The Mets hierarchy tends to destroy the hopes and dreams of people who opt to join “The Team.” Brodie Van Wagenen could be the next…
Mets General Manager Brodie Van Wagenen is not the best thing since sliced bread. But he did come here with enthusiasm and dedication to the job he signed up for.

Similarly, Terry Collins and Mickey Callaway took on the same responsibility and pressures involved in joining a franchise on life support, despite the good people who work for and believe in the players who assemble in the clubhouse every day.
Mistakes and missteps? You can write a book about the ones each has made, and with Callaway and Collins, they’ll own up to them. Eventually, however, each said “no mas,” letting themselves be “fired” rather than continuing the charade.
Brodie Van Wagenen will soon, if not now, look in the mirror to ask himself – “Is this where I want to be at this point in the career I have chosen?”
The Mets Very Slippery Slope
The Wilpons can and probably will dismiss Van Wagenen after the 2020 season if the Mets don’t do – what?
See, the Wilpons do not lead as Hal Steinbrenner does with the Yankees in saying publicly – I expect us to win everything this season. Instead, as they did with Callaway, they’ll fire him anyway after he led a challenged team to finish ten games over .500.
Ex-agents, as General Managers, are the trend in professional sports. Why? – it’s anyone’s guess, but in the NBA Rob Pelinka, Lon Babby, Jason Levien, Justin Zanik, and Arn Tellem have all taken on the post with no previous experience in the front office.

Brodie Van Wagenen proceeded down the same path when the Mets pulled the genie out of the lamp, awarding him the job in 2018.
Major League Baseball, however, has proven to be more “old school” in their hiring of general managers, counting only Dave Stewart as a former player agent to take a turn as GM with the Arizona Diamondbacks.
Coincidence or not, Stewart last all of a few seasons in that post (2014-2017). Is the fate of Van Wagenen soon to be the same?
Mets Van Wagenen’s Precarious Future
General Managers in baseball typically don’t last very long. Remarkably, Brian Cashman of the New York Yankees is entering his 23rd season with the team, but that is the exception and indeed not the rule.
And perhaps that is why there are only four GM’s enshrined in the Baseball Hall of Fame (Ed Barrow, Branch Rickey, George Weiss, and Larry MacPhail).
So, what I’m suggesting is this. For Brodie Van Wagenen, his career choices are limited – while at the same time, he finds himself working for a “company” in complete disarray.
MLB Is Not The NBA
MLB is not the NBA, whereas recently as this week, the New York Knicks are set to hire former player agent Leon Rose as their next GM. Jobs are scarce.
But what is an honorable man to do? Does Brodie wait for the inevitable to happen, as it did most recently with Callaway and Collins and countless times before with well-intentioned employees of the Mets?

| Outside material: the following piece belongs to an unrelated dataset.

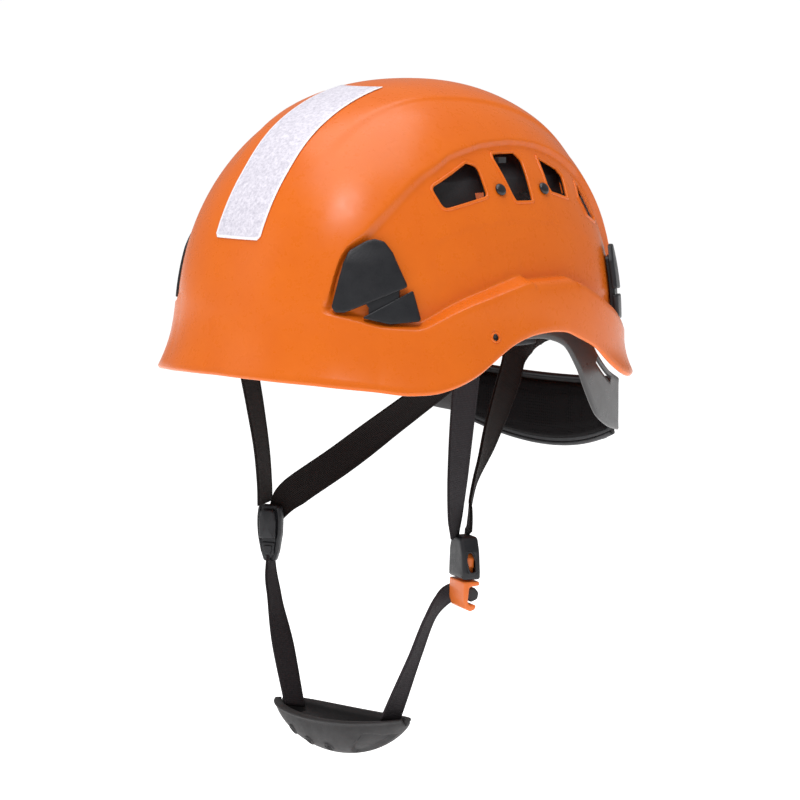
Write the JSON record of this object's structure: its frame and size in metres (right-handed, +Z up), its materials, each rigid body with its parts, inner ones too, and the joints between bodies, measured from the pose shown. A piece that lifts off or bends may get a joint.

Or does he opt to walk the plank as predecessors Jerry Manuel, Willie Randolph, and Omar Minaya have in the recent past?
Randolph, especially, is left to leave the Mets scratching his head as to – why?
This is not to raise Van Wagenen to a level higher than any of his predecessors. In fact, given his performance in several misguided trades, anything else is real.
But it is to shed light on the ongoing inability of the Mets organization (read Fred and Jeff Wilpon) to retain individuals possessing a desire and ability to make sound baseball decisions on behalf of the team.
How Far Will The S–T Float Downhill
As we know, s__t floats down, and that is precisely the problem facing the Mets in 2020.
There will be a fallout from the Wilpon’s sleaziness in causing the team’s sale to Steve Cohen. It will extend to Van Wagenen, and, when it does, then what happens next.
My problem (Van Wagenen’s) becomes your problem (Luis Rojas), and unless Rojas can stem the tide from there, all of a sudden, the chaos reaches the 26 players in the clubhouse – and God knows what happens from there with the 2020 season.
If I were Brodie Van Wagenen, I’d have one foot in and one foot out, because no matter how you try to make lemonade out of lemons, until the Wilpons are history, the die is cast.